Con qualche distinzione, certo. Salvini, ad esempio, ha capito da tempo che sui mezzi di nuova uscita bisogna salirci il prima possibile per sfornare quotidianamente una pietanza curiosa, magari anche sguaiata, condita di scenette presuntamente normali. Solo che la ridondanza alla lunga stufa, diventa un tip tap sulle gonadi. Per non parlare degli eccessi: la maratona di 6 ore a social unificati, durante l’ultima giornata di campagna elettorale, gli avrà anche permesso di radunare folle virtuali più di 10 comizi messi insieme, ma non ha spostato di una crocetta il collasso della Lega. Il Capitano è scaduto a tenente di fregata. E così pure, molto probabilmente, non sono arrivati per questa via ulteriori consensi al M5S, semmai è stata confermata la tendenza del target giovanile, per capirci quello disperatamente assuefatto alla precarietà, a vedere con simpatia un Conte, gigione ma non troppo, che fra l’altro capitalizza la notorietà da personaggio bene o male acquisita nell’anno nero della pandemia. Il Pd, che i sondaggi davano forte nella fascia 18-30, si è affidato a facce di diversa forma. Ma neanche quella di Alessandro Zan, popolarissimo nella sua nicchia come icona politicamente gay ha potuto nulla contro l’abisso in cui è caduto il grigio e abbioccante Enrico Letta. I professori, nella società dello spettacolo, funzionano solo se lasciano trasparire una seconda anima da Breaking Bad, alla Walter White. O al più, alla Cacciari. Non se ammaniscono perbenismo astratto e occhialuto, ripetendo il compitino per casa.

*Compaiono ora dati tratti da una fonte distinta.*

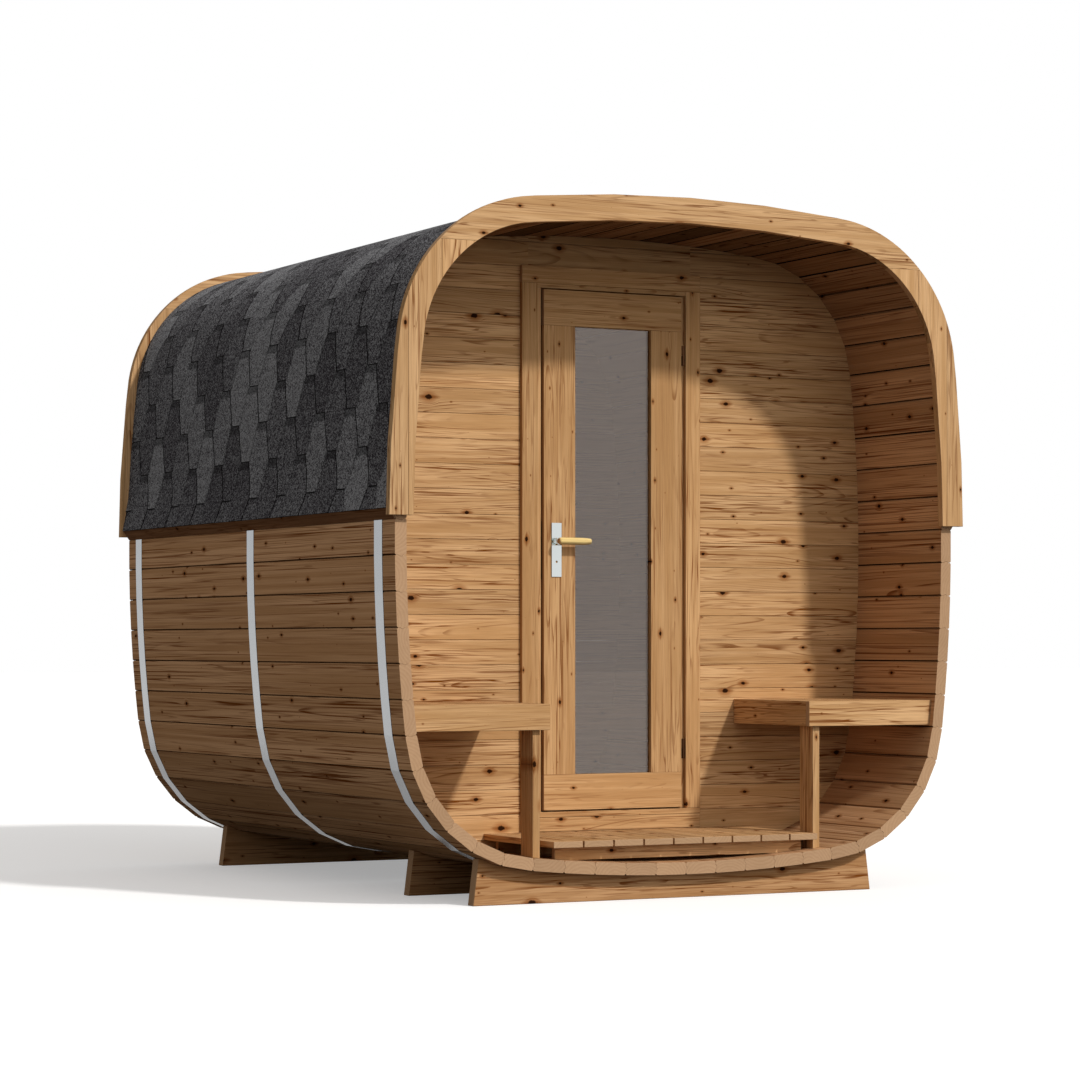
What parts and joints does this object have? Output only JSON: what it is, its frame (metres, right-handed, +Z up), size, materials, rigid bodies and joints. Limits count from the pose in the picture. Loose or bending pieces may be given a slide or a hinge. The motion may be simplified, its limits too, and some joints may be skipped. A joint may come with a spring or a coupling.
{
  "type": "cube sauna",
  "caption": "Rounded-square garden sauna of long wooden staves with shingled roof, open porch with benches, glazed hinged door and lever handle, on timber cradles.",
  "frame": {"origin": "on the ground, under the middle of the building", "axes": "+X to the right across the front, +Y from the porch to the back, +Z up"},
  "size_m": [2.2664, 2.496, 2.392],
  "materials": {
    "stave_wood": "oiled softwood, planed",
    "board_wood": "oiled softwood, planed",
    "trim_wood": "oiled softwood, planed",
    "door_wood": "oiled softwood, sanded",
    "grip_wood": "varnished hardwood",
    "shingle": "mineral granules on bitumen sheet",
    "band_steel": "bright rolled strip",
    "handle_steel": "polished",
    "hinge_steel": "zinc plated",
    "glass": "clear, sealed unit"
  },
  "bodies": {
    "building": {"floor_staves": "stave_wood", "left_lower_corner_staves": "stave_wood", "right_lower_corner_staves": "stave_wood", "left_wall_staves": "stave_wood", "right_wall_staves": "stave_wood", "left_upper_corner_staves": "stave_wood", "right_upper_corner_staves": "stave_wood", "ceiling_staves": "stave_wood", "shingle_roof": "shingle", "left_eave_board": "trim_wood", "right_eave_board": "trim_wood", "front_fascia_left": "trim_wood", "front_fascia_right": "trim_wood", "front_fascia_top": "trim_wood", "rear_fascia_left": "trim_wood", "rear_fascia_right": "trim_wood", "rear_fascia_top": "trim_wood", "front_wall_left": "board_wood", "front_wall_right": "board_wood", "front_wall_over_door": "board_wood", "front_wall_under_door": "board_wood", "rear_wall": "board_wood", "left_jamb": "door_wood", "right_jamb": "door_wood", "door_head": "door_wood", "door_sill": "door_wood", "door_casing": "door_wood", "front_band": "band_steel", "middle_band": "band_steel", "rear_band": "band_steel", "front_cradle": "stave_wood", "middle_cradle": "stave_wood", "rear_cradle": "stave_wood", "left_bench": "board_wood", "right_bench": "board_wood", "left_bench_post": "board_wood", "right_bench_post": "board_wood", "porch_deck": "board_wood", "room_floor": "board_wood", "upper_bench": "board_wood", "lower_bench": "board_wood", "frame_hinges": "hinge_steel"},
    "door": {"door_leaf": "door_wood", "door_glass": "glass", "handle_plates": "handle_steel", "lock_plate": "handle_steel", "leaf_hinges": "hinge_steel"},
    "lever": {"lever_spindle": "handle_steel", "lever_grips": "grip_wood"}
  },
  "joints": [
    {"name": "door_hinge", "type": "hinge", "parent": "building", "child": "door", "pos_m": [0.2915, -0.708, 1.2], "axis": [0, 0, 1], "range_deg": [0, 100]},
    {"name": "lever_turn", "type": "hinge", "parent": "door", "child": "lever", "pos_m": [-0.2315, -0.693, 1.232], "axis": [0, 1, 0], "range_deg": [0, 40], "stiffness_Nm_per_rad": 0.8, "springref_deg": -20.05}
  ]
}
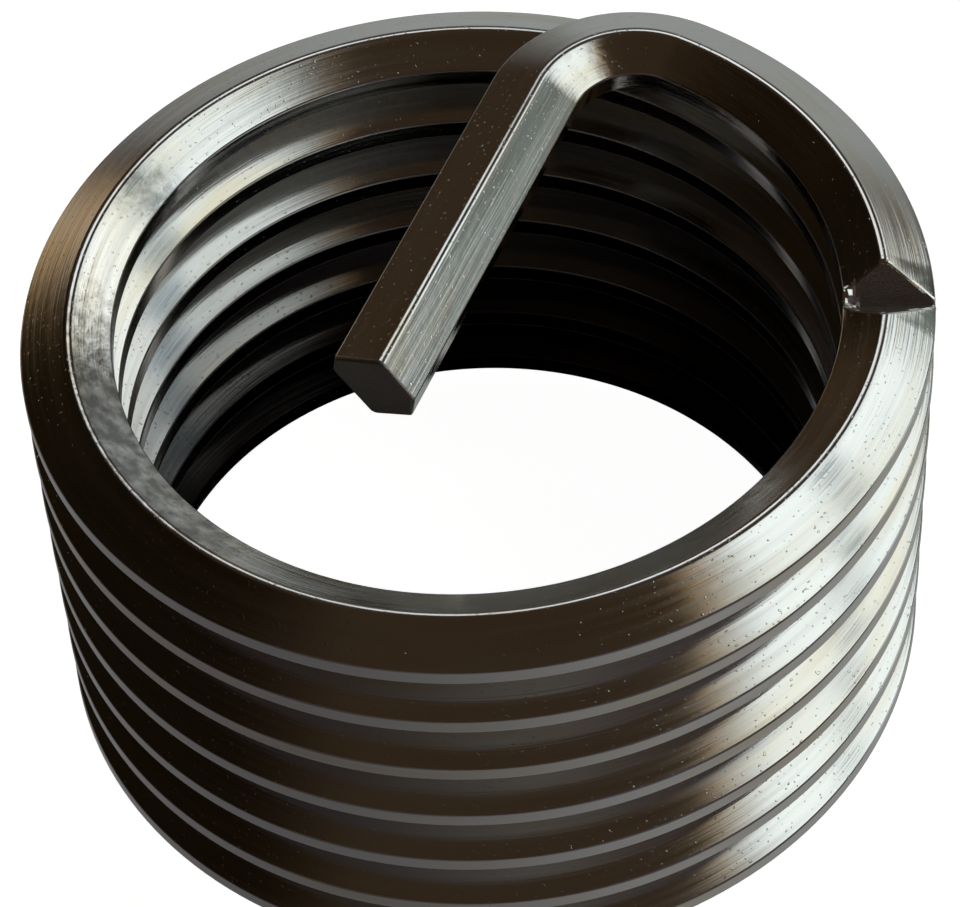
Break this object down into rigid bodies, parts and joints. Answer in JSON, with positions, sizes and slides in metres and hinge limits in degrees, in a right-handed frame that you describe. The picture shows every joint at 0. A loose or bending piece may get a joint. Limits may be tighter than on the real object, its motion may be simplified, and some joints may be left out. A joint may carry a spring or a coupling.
{
  "type": "helical thread insert",
  "caption": "Coil of diamond-section stainless wire that lines a tapped hole, with a straight tang bent across its end and a break-off notch beside the bend.",
  "frame": {"origin": "on the coil's axis, level with the lowest point of the wire", "axes": "+Z along the coil's axis towards the tang; +X towards the start of the inward curl of the last turn; the tang runs towards -Y"},
  "size_m": [0.0148, 0.0148, 0.0102],
  "materials": {
    "stainless_wire": "bright drawn and rolled stainless wire, fine lengthwise draw lines"
  },
  "bodies": {
    "root": {"coil": "stainless_wire"}
  },
  "joints": []
}
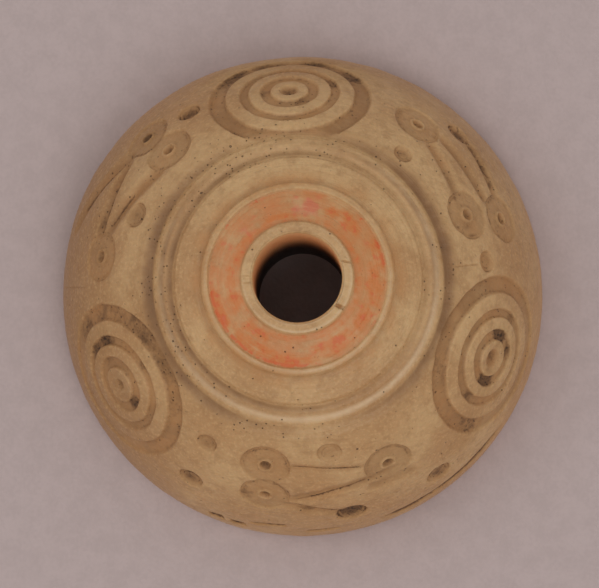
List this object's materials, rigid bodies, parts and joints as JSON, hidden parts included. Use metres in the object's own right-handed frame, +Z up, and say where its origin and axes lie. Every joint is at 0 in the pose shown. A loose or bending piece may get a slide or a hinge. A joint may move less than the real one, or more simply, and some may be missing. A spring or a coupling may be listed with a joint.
{
  "type": "bone spindle whorl",
  "caption": "Domed bone spindle whorl with a straight central bore, a stepped turned top and carved ring-and-dot marks; it weights a hand spindle.",
  "frame": {"origin": "middle of the flat underside, on the bore's axis", "axes": "+Z up along the bore from the flat underside to the domed top; +Y towards the large ring mark that touches the turned top; +X to the right of it seen from above"},
  "size_m": [0.0336, 0.0336, 0.0172],
  "materials": {
    "bone": "old polished bone, honey coloured, with dark dirt in the cuts and worn vermilion on the recessed band of the top"
  },
  "bodies": {
    "root": {"whorl": "bone"}
  },
  "joints": []
}
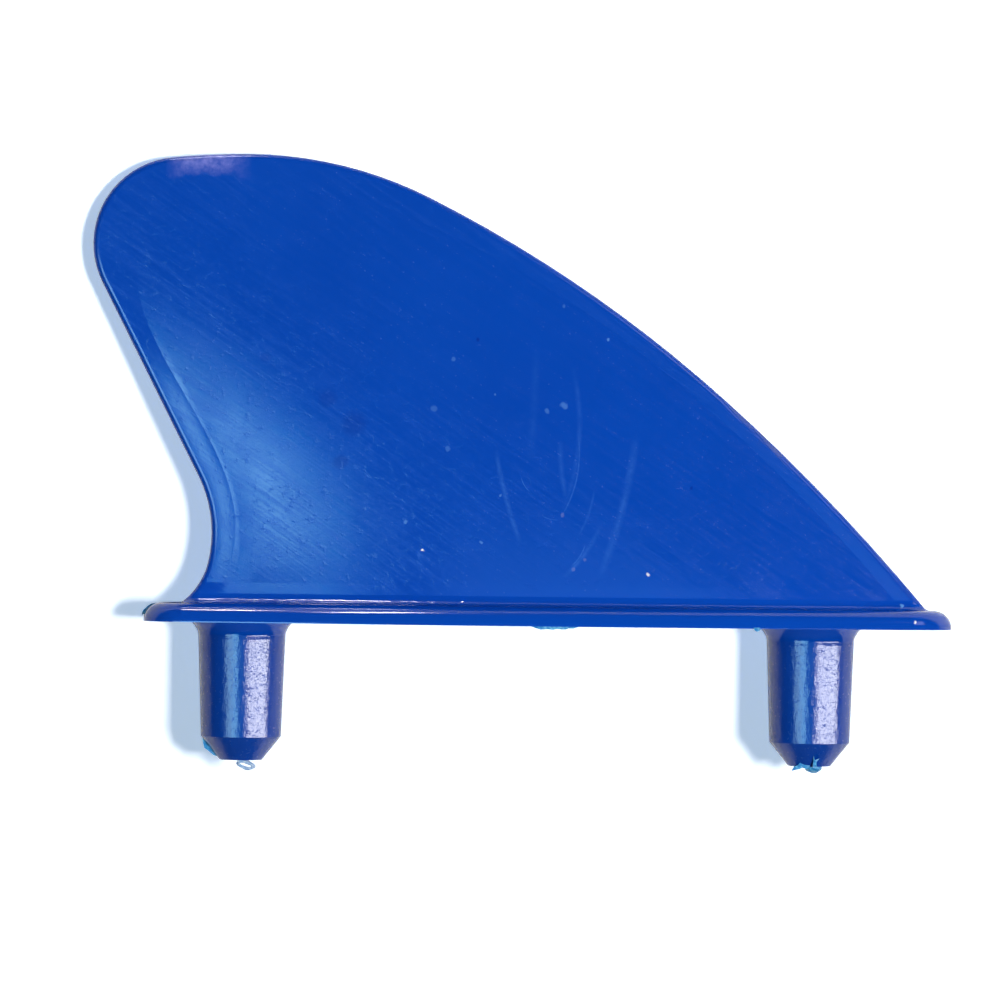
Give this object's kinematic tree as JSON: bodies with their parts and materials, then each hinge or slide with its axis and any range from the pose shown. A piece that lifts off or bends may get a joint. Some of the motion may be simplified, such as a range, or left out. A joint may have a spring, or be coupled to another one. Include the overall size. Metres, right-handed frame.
{
  "type": "paddleboard fin",
  "caption": "One-piece moulded plastic fin with a raked, foiled blade, a foot flange and tapered pegs that push into plugs in a board.",
  "frame": {"origin": "on the flat underside of the foot flange, half-way between the two pegs", "axes": "+X towards the foot of the leading edge, the front of the fin; +Y across the blade; +Z from the flange to the tip of the blade, with the pegs pointing down"},
  "size_m": [0.1212, 0.022, 0.0852],
  "materials": {
    "fin_plastic": "deep cobalt blue moulded plastic, satin on the blade and glossy on the flange and pegs"
  },
  "bodies": {
    "root": {"fin": "fin_plastic"}
  },
  "joints": []
}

L’algoritmo, come si sa, è più misterioso del terzo segreto di Fatima. Le Loro Maestà gli influencer, dal canto loro, non paiono smuovere le masse, se guardiamo al flop dell’endorsement alla rovescia di Chiara Ferragni, l’Evita Peron dello smalto per le unghie che si è esplicitamente schierata contro la destra. I 14 milioni di utenti italiani di TikTok sono sì un bacino di potenziali voti, ma in una minima e insignificante parte composta da giovanissimi che abbiano già una vaga idea di cosa siano la dimensione politica, la tornata elettorale, le idee-base dei protagonisti. La quantità, signori consulenti di marketing strapagati per ramazzare figure da chiodi, non potrà mai sostituire la banale qualità di un profilo credibile e di una proposta accattivante, sufficientemente percepita come nuova (che nuova poi lo sia davvero, questo è un altro paio di maniche) e di un rapporto più terra terra con i guai veri. La qualità, sissignori, di uno stile costruito nel tempo, di un’astuzia tecnica e, soprattutto, di un fiuto politico che niente a che vedere hanno con le furbate finto-situazioniste da instagrammer faciloni. Anche perché il situazionismo prevedeva il plagio per scandalizzare. Qua invece abbiamo commedianti che vorrebbero plagiare e nemmeno riescono a fare scandalo. Riescono solo a fare ridere.